During her internship, the commission’s efforts also took place in the halls of the Capitol during the 2017 Legislative session. The commission works closely with the Texas Judicial Council, which is the policy-making body of the Texas judicial branch. This often meant meeting with state leaders about legislation the TIDC supported.
The experience gave Shell a real look at how legislation gets passed, or doesn’t.
“It’s easier said than done to get a bill passed,” she said. “There are so many layers involved. It’s constant work to keep your bills in play.”
Few bills ever make it into law.
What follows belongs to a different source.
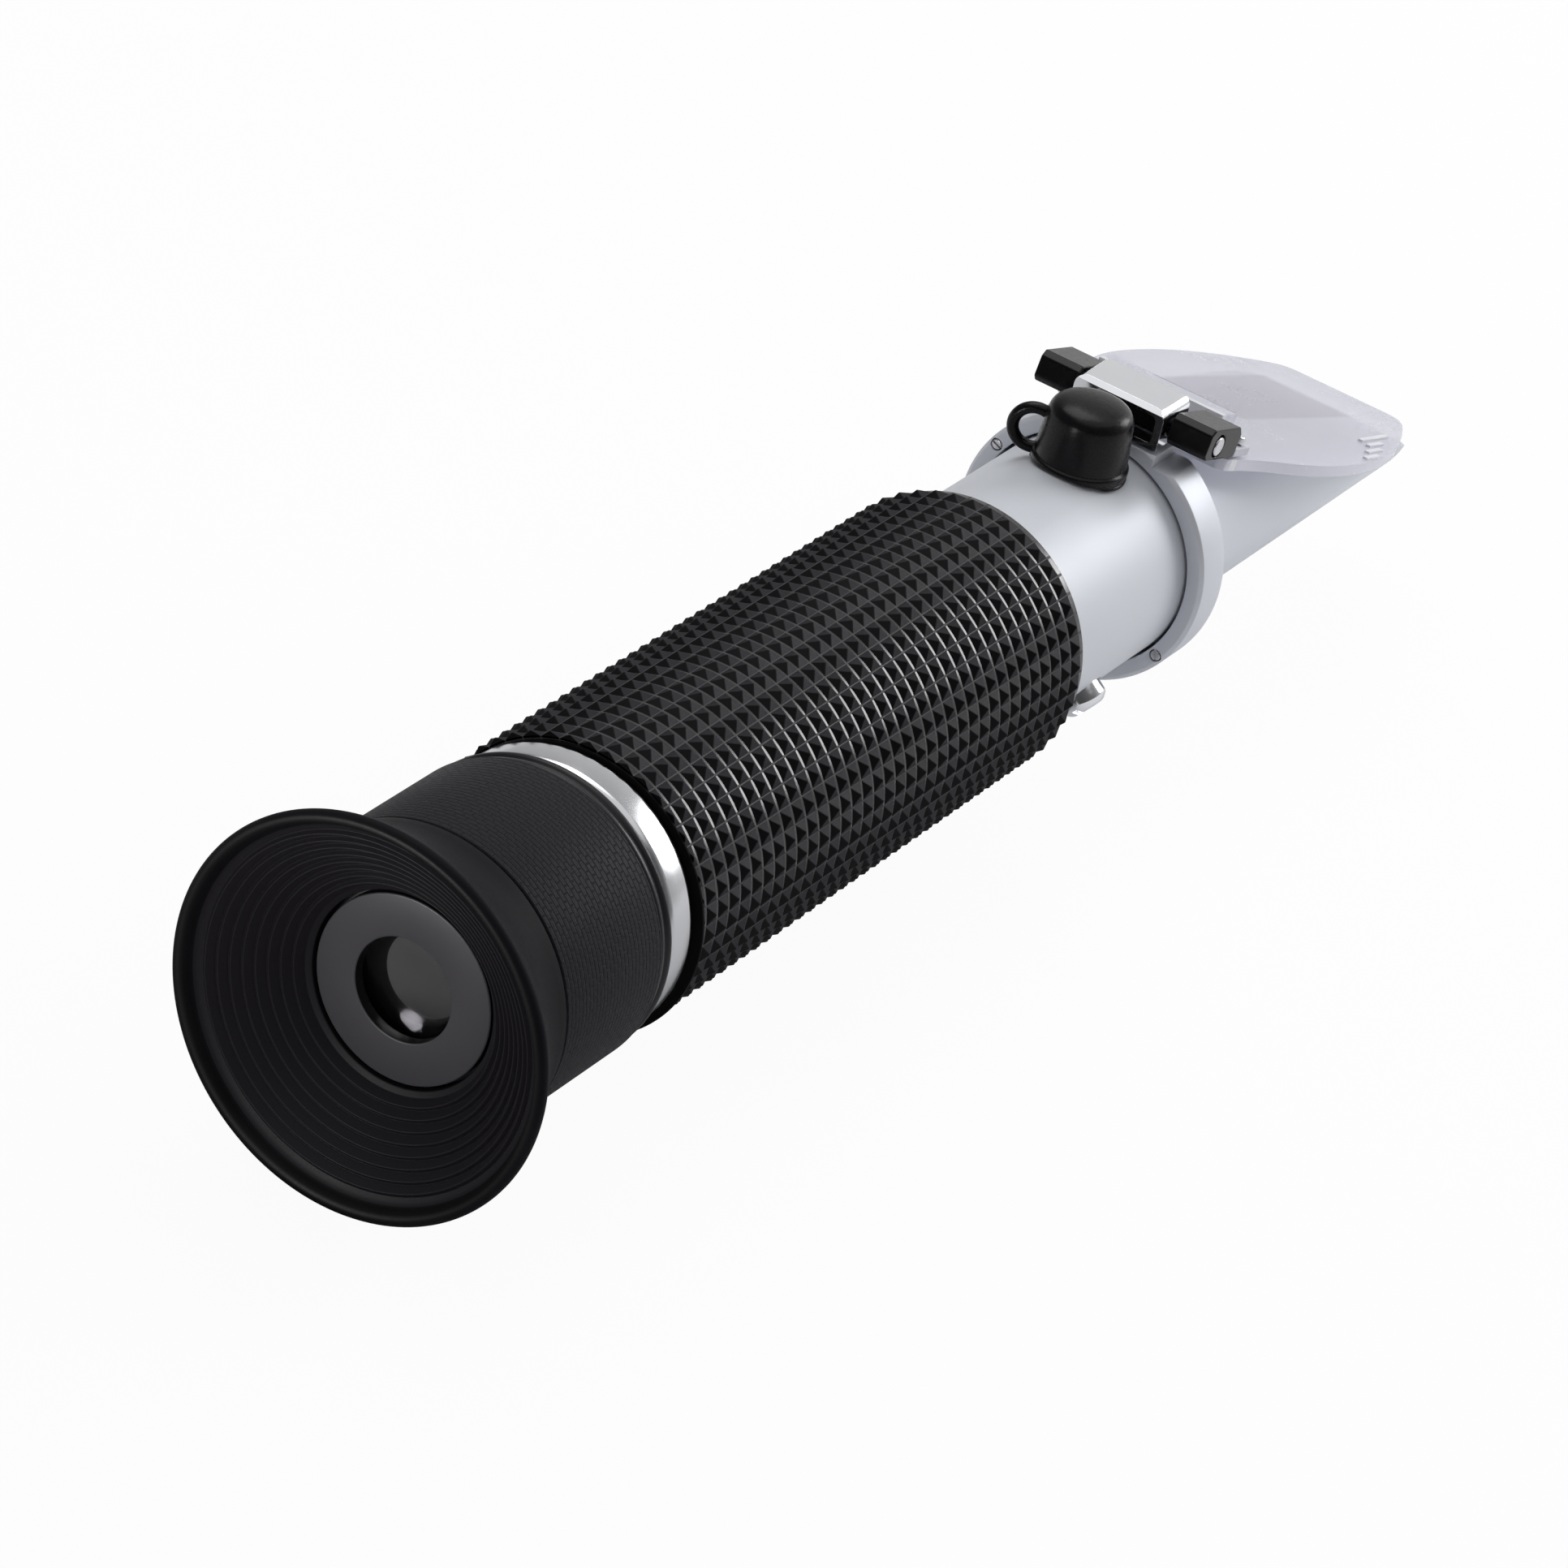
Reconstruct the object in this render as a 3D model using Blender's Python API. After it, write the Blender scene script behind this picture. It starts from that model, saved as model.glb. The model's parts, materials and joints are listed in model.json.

Shell saw more than one of the bills she would have liked become law, even ones she worked on, never reach the governor’s desk.
“You put so much passion into the bills that mean so much to you,” she said. “You really do have to pick yourself back up when one doesn’t make it. But I learned not to get discouraged when one of your bills doesn’t get passed because it’s a process.”
When the legislative session ended, the work continued, though Shell spent a big part of the summer studying (and then passing) the state bar exam.
Shell enjoys having a mission that helps ensure all Texans get high-quality defense counsel. While some laypeople might question the value of an effective indigent defense or, even, a strong defense system at all, Shell sees it as fundamental right we all share.
“What would it look like if we didn’t have this right and everyone didn’t have access to an effective legal defense,” she said. “It’s really a check on the government, which to me, is one of the fundamentally most important things to a free nation.”